According to SGHA and Lone Star Spirits, another Texas-based
paranormal research group, Snuffer’s has a high probability
of being haunted.
A more scenic SMU hangout, White Rock Lake, is also allegedly
haunted. According to The Dallas Morning News, several versions of
the story have been developed over the years. A special report on
the newspaper’s Web site states the general story is of a
high school couple that drove to the lake on prom night. When the
car’s emergency brake was accidentally released, the car
rolled into the lake, and the girl drowned.
“Her ghost is said to appear dressed in the wet prom dress
hitchhiking on streets near the lake. Good Samaritans mistake the
ghost for a person and give her a ride only to find that the ghost
disappears and leaves behind a pool of water,” the Web site
states.
Other versions of the story place the initial tragedy in the
early 1920s. This account describes a bootlegger and his lady
enjoying an evening on his boat at the lake. The two had an
argument during the evening, and when the boat docked, the lady ran
from the deck, jumped into the man’s car and drove off. The
roads around the lake were not well maintained at the time, and the
woman was probably intoxicated. As she drove, she lost control of
the car, it plunged into the lake, and the woman drowned.
According to SGHA, her spirit materializes as a young woman in a
soaking wet evening dress. “She requests to be taken to a
certain address, then disappears, leaving a wet seat. The lady has
been known to leave her wrap in the car, bear[ing] a 1920s style
Neiman Marcus label,” the organization’s Web site
states.
According to Lone Star Spirits, the lake is reportedly haunted,
though SGHA only admits that there appears to be sufficient
evidence to warrant a more detailed search of the area.
Docia Schultz Williams, author of Best Tales of Texas Ghosts and
Zinita Fowler, author of Ghost Stories of Old Texas, both tell the
story of strange crying children in Carrollton. Sometime around the
turn of the century, a new family moved into Carrollton.
Williams said, “They were a very serious family, and the
children never laughed or played with the neighbor children. Then,
one day the whole family just disappeared.”
Fowler writes that a concerned preacher initiated a search party
for the family, but despite days of searching, the family was never
found. Soon after the family’s disappearance, lightening
struck the house, burning it to the ground.
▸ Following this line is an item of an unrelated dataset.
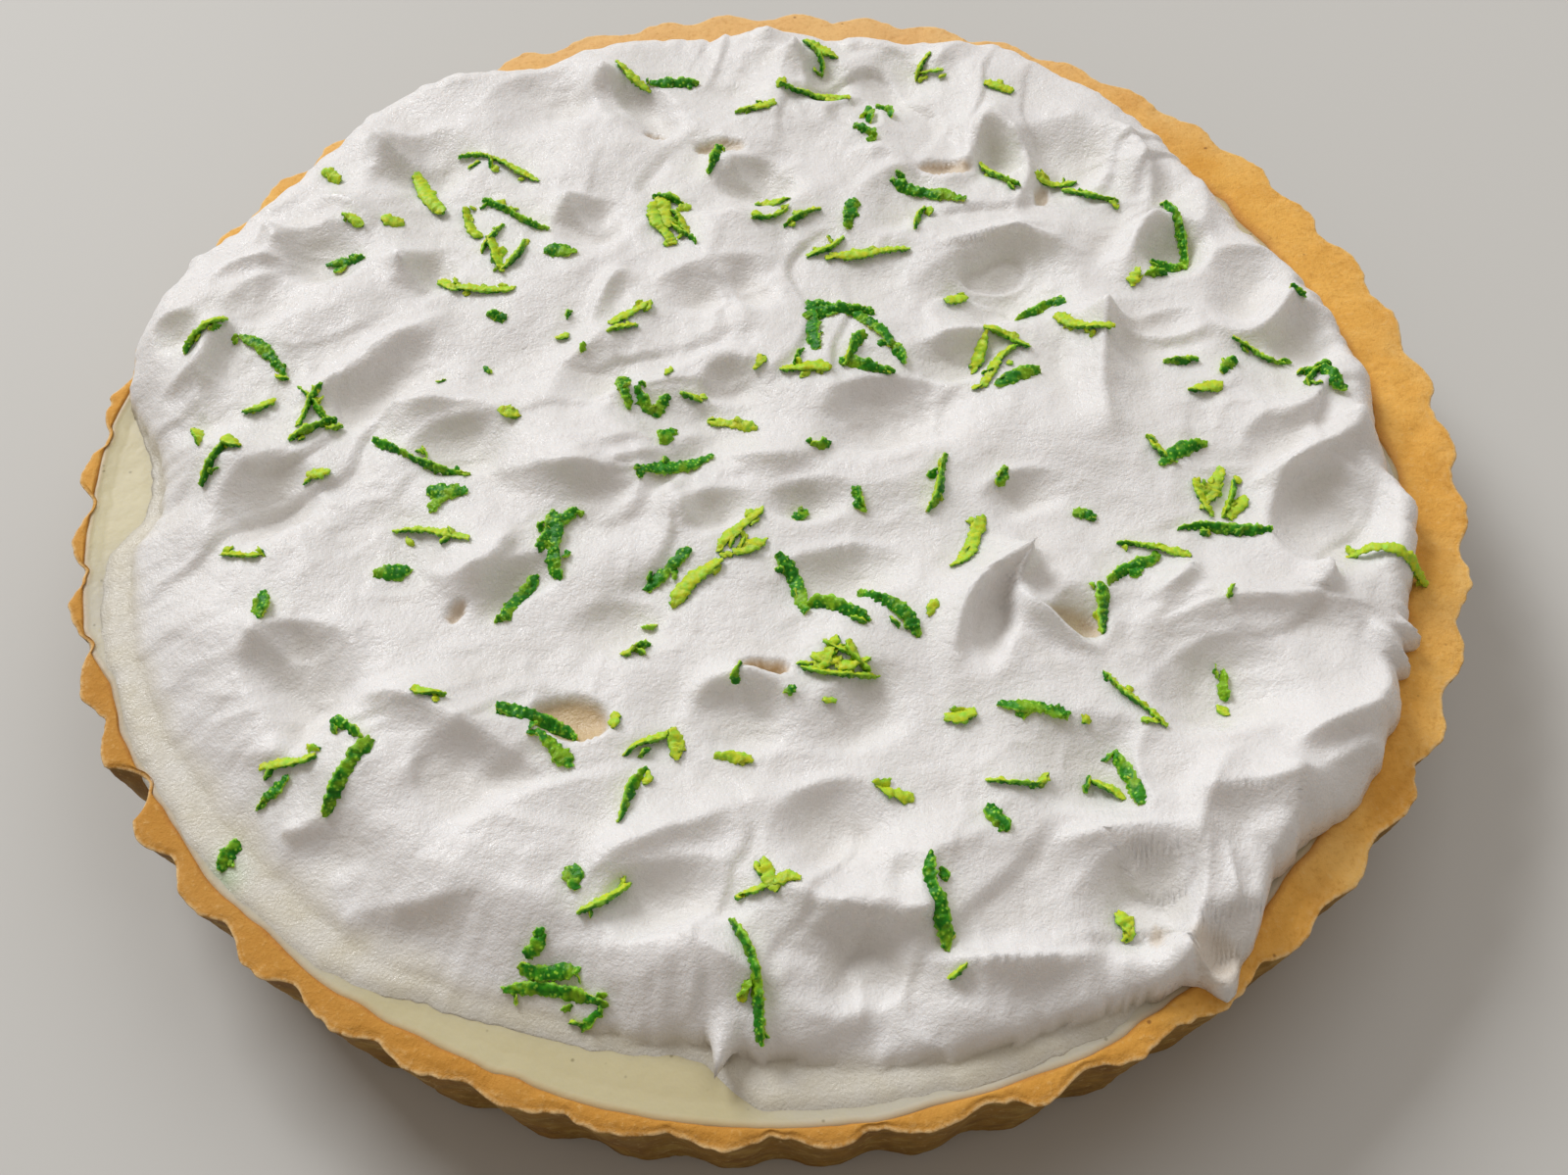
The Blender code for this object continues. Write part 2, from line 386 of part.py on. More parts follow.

According to Fowler, a peddler came into town months later. On
his way, he passed the ruins of the house. Supposedly, he heard the
“the unmistakable sobbing of a child ... By the light of the
rising moon, he saw again the forms of three children, ghostly
pale, standing by the ashes of the old house.”
Williams said people claim to this day, when they are walking in
that area around dusk, “they can hear the children, who
aren’t there, crying out in the fading twilight.”